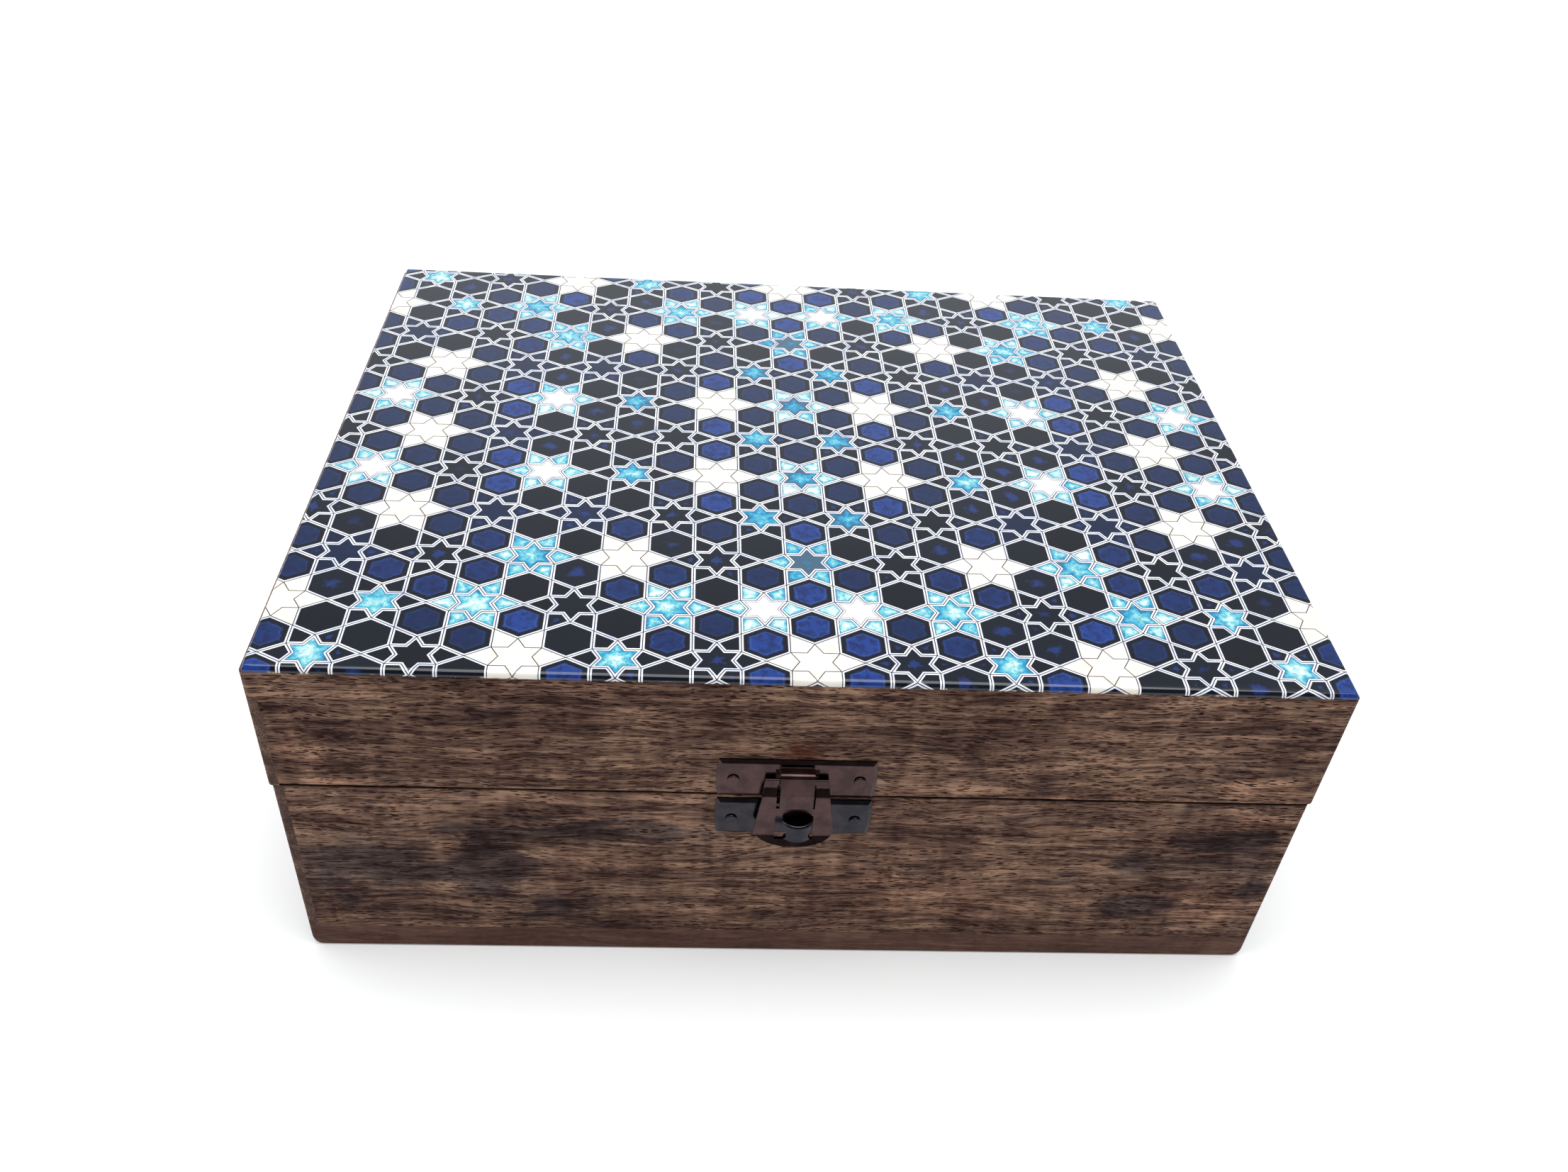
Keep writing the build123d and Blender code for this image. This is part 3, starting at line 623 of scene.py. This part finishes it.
def tile_materials():
    """One material for each class of tile, by the class's name."""
    made = {}
    s = print_surface("pattern_outline_ink")
    place = s.place()
    cloud = s.noise(s.stretch(place, (0.002, 0.002, 0.002)), 2.0)
    warm = s.attribute("level")
    ink = s.mix(cloud, linear(26, 23, 36), linear(56, 50, 74))
    brown = s.mix(cloud, linear(52, 38, 36), linear(104, 82, 68))
    ink = s.mix(s.spread(warm, 0.6, 0.9), ink, brown)
    s.colour(chipped(s, ink))
    made["outlines"] = s.material

    s = print_surface("pattern_strap_white")
    place = s.place()
    cloud = s.noise(s.stretch(place, (0.006, 0.006, 0.006)), 4.0, 0.6)
    tint = s.ramp(
        cloud,
        (0.32, linear(208, 212, 228)),
        (0.48, linear(232, 236, 244)),
        (0.62, linear(248, 250, 251)),
    )
    s.colour(chipped(s, tint))
    made["straps"] = s.material

    s = print_surface("pattern_dark_glaze")
    place = s.place()
    seed = s.attribute("seed")
    cloud = s.noise(s.stretch(place, (0.0022, 0.0022, 0.0022)), 4.0, 0.6)
    base = s.mix(seed, linear(6, 10, 20), linear(12, 18, 32))
    navy = s.mix(cloud, linear(10, 22, 48), linear(18, 40, 84))
    base = s.mix(s.maths("MULTIPLY", s.attribute("level"), 0.7), base, navy)
    spots = s.maths("ADD", s.attribute("glow"), s.maths("SUBTRACT", cloud, 0.5))
    spots = s.maths("MULTIPLY", s.spread(spots, 0.66, 0.92), s.spread(seed, 0.55, 0.75))
    base = s.mix(s.maths("MULTIPLY", spots, 0.7), base, linear(30, 56, 124))
    s.colour(chipped(s, base))
    made["dark"] = s.material

    s = print_surface("pattern_cobalt_glaze")
    place = s.place()
    cloud = s.noise(s.stretch(place, (0.0019, 0.0019, 0.0019)), 4.0, 0.62, 0.4)
    glow = s.maths("ADD", s.attribute("glow"), s.maths("MULTIPLY", cloud, 0.5))
    halo = s.spread(s.maths("ABSOLUTE", s.maths("SUBTRACT", glow, 0.66)), 0.0, 0.10, 0.4, 0.0)
    glow = s.spread(glow, 0.46, 0.68)
    level = s.attribute("level")
    bright = s.ramp(
        level,
        (0.25, linear(14, 34, 74)),
        (0.62, linear(18, 42, 96)),
        (1.0, linear(28, 58, 130)),
    )
    bright = s.mix(s.spread(cloud, 0.44, 0.62, 0.0, 0.6), bright, linear(12, 22, 56))
    bright = s.mix(s.maths("MULTIPLY", halo, level), bright, linear(58, 92, 164))
    base = s.mix(glow, linear(8, 11, 22), bright)
    s.colour(chipped(s, base))
    made["blue"] = s.material

    s = print_surface("pattern_turquoise_glaze")
    place = s.place()
    cloud = s.noise(s.stretch(place, (0.0014, 0.0014, 0.0014)), 5.0, 0.66, 0.5)
    wide = s.noise(s.stretch(place, (0.005, 0.005, 0.005), (9, 2, 4)), 2.0)
    value = s.maths("ADD", s.attribute("level"), s.maths("MULTIPLY", s.attribute("glow"), 0.42))
    value = s.maths("ADD", value, s.maths("MULTIPLY", s.maths("SUBTRACT", cloud, 0.5), 1.1))
    value = s.maths("ADD", value, s.maths("MULTIPLY", s.maths("SUBTRACT", wide, 0.5), 0.8))
    value = s.maths(
        "ADD", value, s.maths("MULTIPLY", s.maths("SUBTRACT", s.attribute("seed"), 0.5), 0.18)
    )
    base = s.ramp(
        value,
        (0.0, linear(70, 96, 116)),
        (0.10, linear(28, 116, 158)),
        (0.28, linear(50, 156, 196)),
        (0.48, linear(112, 194, 204)),
        (0.66, linear(192, 228, 226)),
        (0.84, linear(240, 238, 230)),
    )
    speck = s.noise(s.stretch(place, (0.00055, 0.00055, 0.00055), (3, 8, 1)), 3.0, 0.6)
    speck = s.spread(speck, 0.54, 0.64, 0.0, 0.55)
    speck = s.maths("MULTIPLY", speck, s.spread(value, 0.30, 0.80, 1.0, 0.15))
    base = s.mix(speck, base, linear(20, 104, 140))
    s.colour(chipped(s, base))
    made["turquoise"] = s.material

    s = print_surface("pattern_ivory_glaze")
    place = s.place()
    cloud = s.noise(s.stretch(place, (0.004, 0.004, 0.004)), 4.0, 0.6)
    base = s.ramp(
        cloud,
        (0.30, linear(229, 223, 212)),
        (0.50, linear(234, 229, 220)),
        (0.70, linear(239, 235, 227)),
    )
    s.colour(chipped(s, base))
    made["ivory"] = s.material
    return made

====

Written request: Extract the data exactly as given.

Response to the exercise:
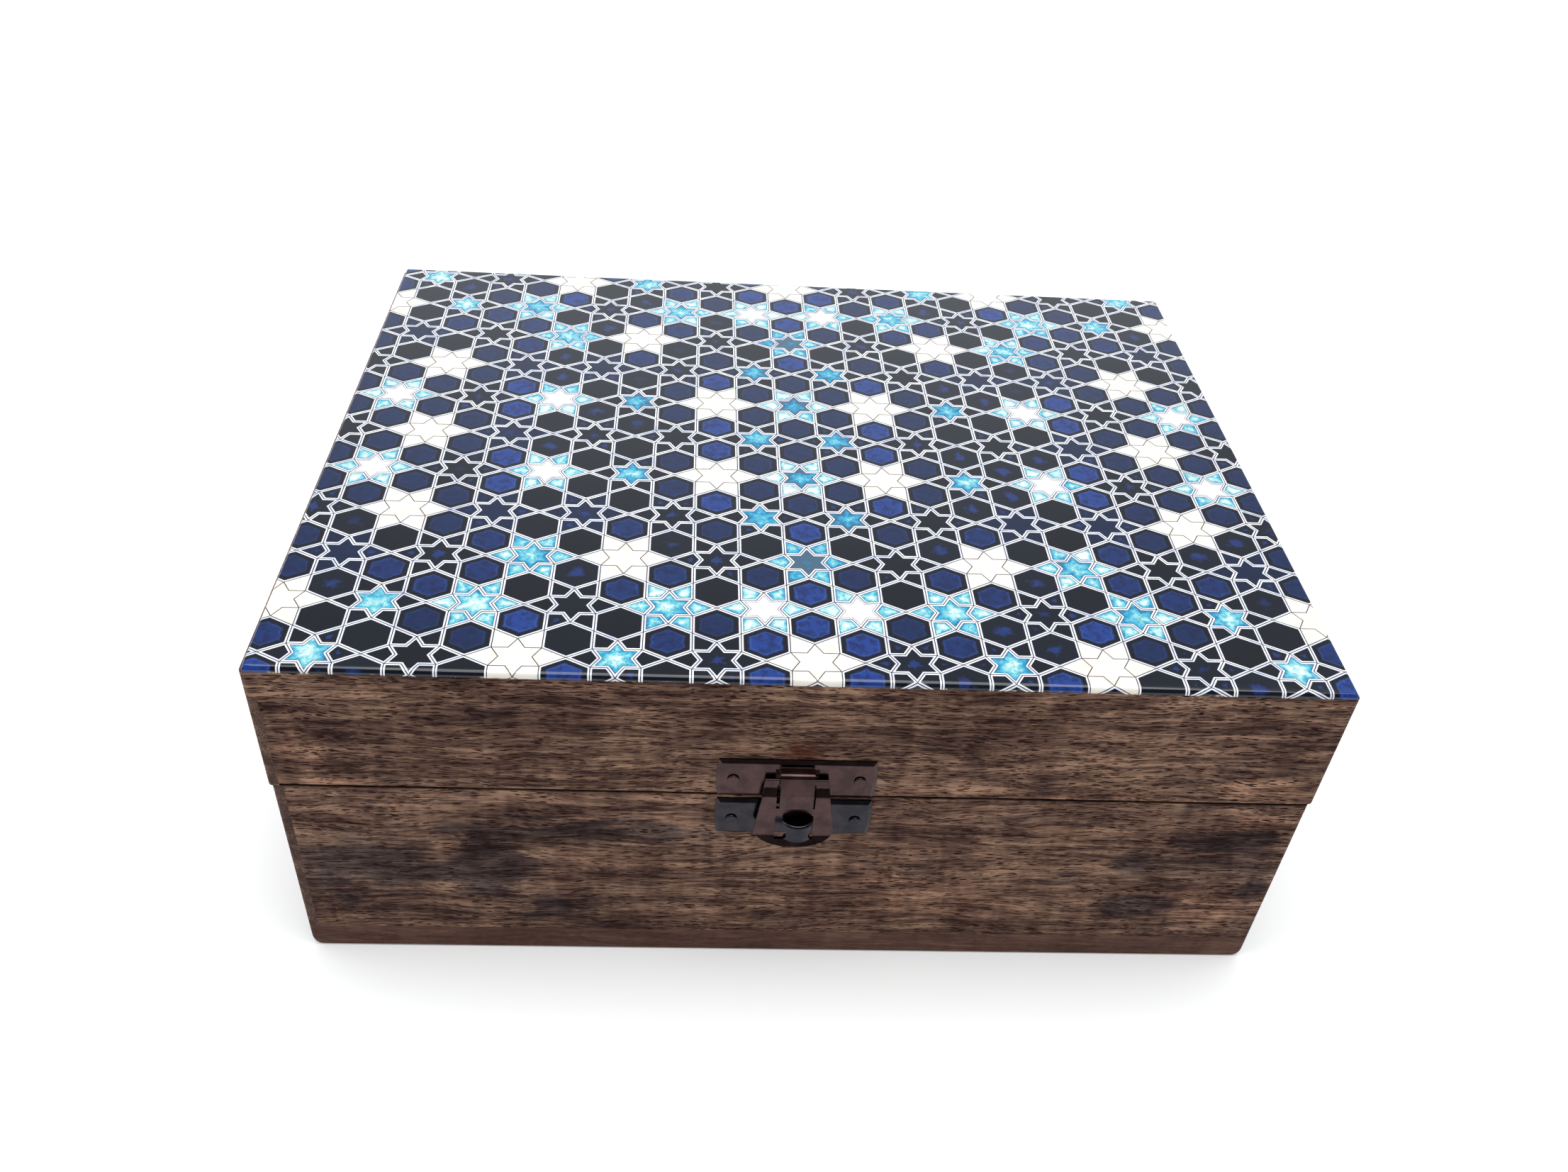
Keep writing the build123d and Blender code for this image. This is part 3, starting at line 623 of scene.py. This part finishes it.
def tile_materials():
    """One material for each class of tile, by the class's name."""
    made = {}
    s = print_surface("pattern_outline_ink")
    place = s.place()
    cloud = s.noise(s.stretch(place, (0.002, 0.002, 0.002)), 2.0)
    warm = s.attribute("level")
    ink = s.mix(cloud, linear(26, 23, 36), linear(56, 50, 74))
    brown = s.mix(cloud, linear(52, 38, 36), linear(104, 82, 68))
    ink = s.mix(s.spread(warm, 0.6, 0.9), ink, brown)
    s.colour(chipped(s, ink))
    made["outlines"] = s.material

    s = print_surface("pattern_strap_white")
    place = s.place()
    cloud = s.noise(s.stretch(place, (0.006, 0.006, 0.006)), 4.0, 0.6)
    tint = s.ramp(
        cloud,
        (0.32, linear(208, 212, 228)),
        (0.48, linear(232, 236, 244)),
        (0.62, linear(248, 250, 251)),
    )
    s.colour(chipped(s, tint))
    made["straps"] = s.material

    s = print_surface("pattern_dark_glaze")
    place = s.place()
    seed = s.attribute("seed")
    cloud = s.noise(s.stretch(place, (0.0022, 0.0022, 0.0022)), 4.0, 0.6)
    base = s.mix(seed, linear(6, 10, 20), linear(12, 18, 32))
    navy = s.mix(cloud, linear(10, 22, 48), linear(18, 40, 84))
    base = s.mix(s.maths("MULTIPLY", s.attribute("level"), 0.7), base, navy)
    spots = s.maths("ADD", s.attribute("glow"), s.maths("SUBTRACT", cloud, 0.5))
    spots = s.maths("MULTIPLY", s.spread(spots, 0.66, 0.92), s.spread(seed, 0.55, 0.75))
    base = s.mix(s.maths("MULTIPLY", spots, 0.7), base, linear(30, 56, 124))
    s.colour(chipped(s, base))
    made["dark"] = s.material

    s = print_surface("pattern_cobalt_glaze")
    place = s.place()
    cloud = s.noise(s.stretch(place, (0.0019, 0.0019, 0.0019)), 4.0, 0.62, 0.4)
    glow = s.maths("ADD", s.attribute("glow"), s.maths("MULTIPLY", cloud, 0.5))
    halo = s.spread(s.maths("ABSOLUTE", s.maths("SUBTRACT", glow, 0.66)), 0.0, 0.10, 0.4, 0.0)
    glow = s.spread(glow, 0.46, 0.68)
    level = s.attribute("level")
    bright = s.ramp(
        level,
        (0.25, linear(14, 34, 74)),
        (0.62, linear(18, 42, 96)),
        (1.0, linear(28, 58, 130)),
    )
    bright = s.mix(s.spread(cloud, 0.44, 0.62, 0.0, 0.6), bright, linear(12, 22, 56))
    bright = s.mix(s.maths("MULTIPLY", halo, level), bright, linear(58, 92, 164))
    base = s.mix(glow, linear(8, 11, 22), bright)
    s.colour(chipped(s, base))
    made["blue"] = s.material

    s = print_surface("pattern_turquoise_glaze")
    place = s.place()
    cloud = s.noise(s.stretch(place, (0.0014, 0.0014, 0.0014)), 5.0, 0.66, 0.5)
    wide = s.noise(s.stretch(place, (0.005, 0.005, 0.005), (9, 2, 4)), 2.0)
    value = s.maths("ADD", s.attribute("level"), s.maths("MULTIPLY", s.attribute("glow"), 0.42))
    value = s.maths("ADD", value, s.maths("MULTIPLY", s.maths("SUBTRACT", cloud, 0.5), 1.1))
    value = s.maths("ADD", value, s.maths("MULTIPLY", s.maths("SUBTRACT", wide, 0.5), 0.8))
    value = s.maths(
        "ADD", value, s.maths("MULTIPLY", s.maths("SUBTRACT", s.attribute("seed"), 0.5), 0.18)
    )
    base = s.ramp(
        value,
        (0.0, linear(70, 96, 116)),
        (0.10, linear(28, 116, 158)),
        (0.28, linear(50, 156, 196)),
        (0.48, linear(112, 194, 204)),
        (0.66, linear(192, 228, 226)),
        (0.84, linear(240, 238, 230)),
    )
    speck = s.noise(s.stretch(place, (0.00055, 0.00055, 0.00055), (3, 8, 1)), 3.0, 0.6)
    speck = s.spread(speck, 0.54, 0.64, 0.0, 0.55)
    speck = s.maths("MULTIPLY", speck, s.spread(value, 0.30, 0.80, 1.0, 0.15))
    base = s.mix(speck, base, linear(20, 104, 140))
    s.colour(chipped(s, base))
    made["turquoise"] = s.material

    s = print_surface("pattern_ivory_glaze")
    place = s.place()
    cloud = s.noise(s.stretch(place, (0.004, 0.004, 0.004)), 4.0, 0.6)
    base = s.ramp(
        cloud,
        (0.30, linear(229, 223, 212)),
        (0.50, linear(234, 229, 220)),
        (0.70, linear(239, 235, 227)),
    )
    s.colour(chipped(s, base))
    made["ivory"] = s.material
    return made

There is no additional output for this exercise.